There has been little sign from Scottish Labour that the party has learnt from the past five years. Whereas we are hopeful that Labour’s radical manifesto will give a real boost to results in England, the impact is likely to be much less in Scotland. This is not because somehow Scottish workers are more backward, but simply that Labour are deeply discredited by lining up with the Tories in 2014, being more ant-SNP than anti-Tory subsequently and failing to support another referendum. There is unlikely to be a major shift unless the SNP completely lose touch with their mass base or Labour recognises the hole that they have dug for themselves and rethinks its stance on the British state.
So we find ourselves in Scotland with Sturgeon arguing for constitutional change plus business as usual and Corbyn downplaying the crisis of the state despite having a more radical programme.
There is a grassroots Independence movement that continues to pull huge numbers of working class people out into the streets. However, the SNP is not attempting to relate to these people in any meaningful way and Labour in most part is unable to, dismissing the demonstrations as crude nationalism.
Moreover, the climate emergency should be the wake-up call that business ‘as it used to be’ or ‘business as usual’ is no longer an option. If, as we hope, there is a Corbyn government, its ability to act will only be possible on the back of mass mobilisation and democratic participation. It’s almost certain that such a government will need the votes of the SNP bloc. This poses a challenge to the left in the Labour Party and the left in the SNP. The Labour left could make common cause with the significant layer of socialists who argue a radical, internationalist case for independence. At the same time socialists in the SNP need to think through how the mass campaigning for Labour’s radical social programme a impacts on achieving the kind of Scotland that they want.
A Corbyn government at Westminster is our best hope of an end to austerity and to achieve real action on a Green New Deal. Socialists need to do everything they can to achieve this outcome. In England with essentially a binary choice this must mean voting Labour.
Scotland is more complicated. We can view elections in two (albeit interconnected) ways. First the parliamentary arithmetic – how do we get a majority for the outcome we want – a Labour government at Westminster? In many Scottish seats small swings away from the SNP could let Tories in – this is what happened in 2017. On this basis Keep the Tories out seems like a useful principle. But secondly, we know that while electoral results are important, outcomes are also determined more fundamentally by extra-parliamentary class power.
A resolution to the current crisis in the interests of working people will not lie within the Westminster parliament but with the forces outside it. Although we must push for a Corbyn victory, we know that if Corbyn wins, he will come under constant pressure from within and outside the party.

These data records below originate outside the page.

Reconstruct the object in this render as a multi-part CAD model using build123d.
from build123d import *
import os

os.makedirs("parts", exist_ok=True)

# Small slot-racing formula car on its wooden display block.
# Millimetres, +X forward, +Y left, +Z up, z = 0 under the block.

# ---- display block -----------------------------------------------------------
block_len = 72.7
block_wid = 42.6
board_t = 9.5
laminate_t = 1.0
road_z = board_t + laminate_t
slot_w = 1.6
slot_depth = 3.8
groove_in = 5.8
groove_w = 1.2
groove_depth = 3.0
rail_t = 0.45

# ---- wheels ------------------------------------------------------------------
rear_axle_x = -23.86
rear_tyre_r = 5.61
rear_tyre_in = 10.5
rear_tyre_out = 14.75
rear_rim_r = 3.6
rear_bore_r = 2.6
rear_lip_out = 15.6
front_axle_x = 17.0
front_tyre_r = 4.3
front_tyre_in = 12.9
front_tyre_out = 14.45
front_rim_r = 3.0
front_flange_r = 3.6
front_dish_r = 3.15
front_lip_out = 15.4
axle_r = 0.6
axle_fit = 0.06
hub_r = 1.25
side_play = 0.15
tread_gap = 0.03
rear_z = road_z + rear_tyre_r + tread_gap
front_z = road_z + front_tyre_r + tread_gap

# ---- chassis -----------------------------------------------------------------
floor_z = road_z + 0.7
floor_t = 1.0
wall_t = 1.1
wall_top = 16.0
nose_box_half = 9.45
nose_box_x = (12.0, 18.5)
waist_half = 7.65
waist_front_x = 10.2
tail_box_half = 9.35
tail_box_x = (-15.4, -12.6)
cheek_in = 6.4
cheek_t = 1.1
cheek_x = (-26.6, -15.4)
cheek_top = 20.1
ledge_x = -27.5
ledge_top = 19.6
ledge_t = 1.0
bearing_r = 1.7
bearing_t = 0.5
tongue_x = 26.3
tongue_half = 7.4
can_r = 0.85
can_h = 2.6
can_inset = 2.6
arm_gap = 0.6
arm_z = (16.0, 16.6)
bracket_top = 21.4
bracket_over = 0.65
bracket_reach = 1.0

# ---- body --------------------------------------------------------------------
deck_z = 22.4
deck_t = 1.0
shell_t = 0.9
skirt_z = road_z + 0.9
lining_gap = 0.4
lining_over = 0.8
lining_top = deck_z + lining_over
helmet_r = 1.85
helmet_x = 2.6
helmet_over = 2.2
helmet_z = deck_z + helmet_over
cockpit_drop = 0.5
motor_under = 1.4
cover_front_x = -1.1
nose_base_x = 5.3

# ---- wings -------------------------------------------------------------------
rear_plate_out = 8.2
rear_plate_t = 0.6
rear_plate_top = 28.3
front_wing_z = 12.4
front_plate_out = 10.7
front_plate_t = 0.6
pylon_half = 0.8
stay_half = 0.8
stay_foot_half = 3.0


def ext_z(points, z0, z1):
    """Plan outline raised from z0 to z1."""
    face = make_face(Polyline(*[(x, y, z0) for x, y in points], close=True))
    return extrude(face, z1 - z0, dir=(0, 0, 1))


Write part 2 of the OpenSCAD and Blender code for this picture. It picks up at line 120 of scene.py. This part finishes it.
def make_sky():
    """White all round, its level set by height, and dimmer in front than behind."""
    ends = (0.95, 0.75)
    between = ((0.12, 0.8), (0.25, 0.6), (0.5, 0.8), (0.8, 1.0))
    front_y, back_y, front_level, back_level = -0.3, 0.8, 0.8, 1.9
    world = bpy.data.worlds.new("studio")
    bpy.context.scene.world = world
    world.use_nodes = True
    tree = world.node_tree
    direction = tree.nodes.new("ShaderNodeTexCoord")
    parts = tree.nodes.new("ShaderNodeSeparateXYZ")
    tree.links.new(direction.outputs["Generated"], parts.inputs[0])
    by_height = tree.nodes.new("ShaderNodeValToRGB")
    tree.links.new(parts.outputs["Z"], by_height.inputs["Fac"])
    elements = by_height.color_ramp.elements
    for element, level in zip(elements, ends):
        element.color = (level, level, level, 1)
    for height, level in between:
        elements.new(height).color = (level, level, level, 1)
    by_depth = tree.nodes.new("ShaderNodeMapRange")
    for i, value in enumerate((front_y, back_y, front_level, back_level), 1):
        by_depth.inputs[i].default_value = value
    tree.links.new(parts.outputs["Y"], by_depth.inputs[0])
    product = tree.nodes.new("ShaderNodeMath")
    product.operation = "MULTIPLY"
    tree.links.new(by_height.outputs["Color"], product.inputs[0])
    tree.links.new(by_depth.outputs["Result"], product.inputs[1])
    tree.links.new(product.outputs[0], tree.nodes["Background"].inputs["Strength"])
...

Also we know that Labour in power ultimately never lives up to its expectations.
There is an encouraging conjunction at this point between three things: first, a recognition by many people across Britain that the Westminster parliament is broken beyond repair (a lot of them will vote Tory in this election, but only because they don’t know what else to do); second, the understanding which persists in those on the socialist left, based on historical evidence, that rapid and systematic change, now needed to avoid catastrophe, can only be achieved by a mass movement; and third, a global mass movement which is already growing rapidly.
Whatever the election result a mass movement is needed, focussed around deepening democratic representation, action on the climate crisis, workers rights, resistance to all borders and discrimination, and immediate changes which address the urgent needs of the many people who struggle on a daily basis to house and feed themselves and their families.
Some of us in Scotland are lucky enough to have candidates standing in our local constituency who are socialists. Some in Labour a few in the SNP and the Greens – maximising the socialist presence at Westminster is important to a future Corbyn government. So we should vote socialist where we can. Elsewhere it will be necessary to think tactically about whether a Labour, SNP or Green vote is best placed to ensure that Tories don’t get elected.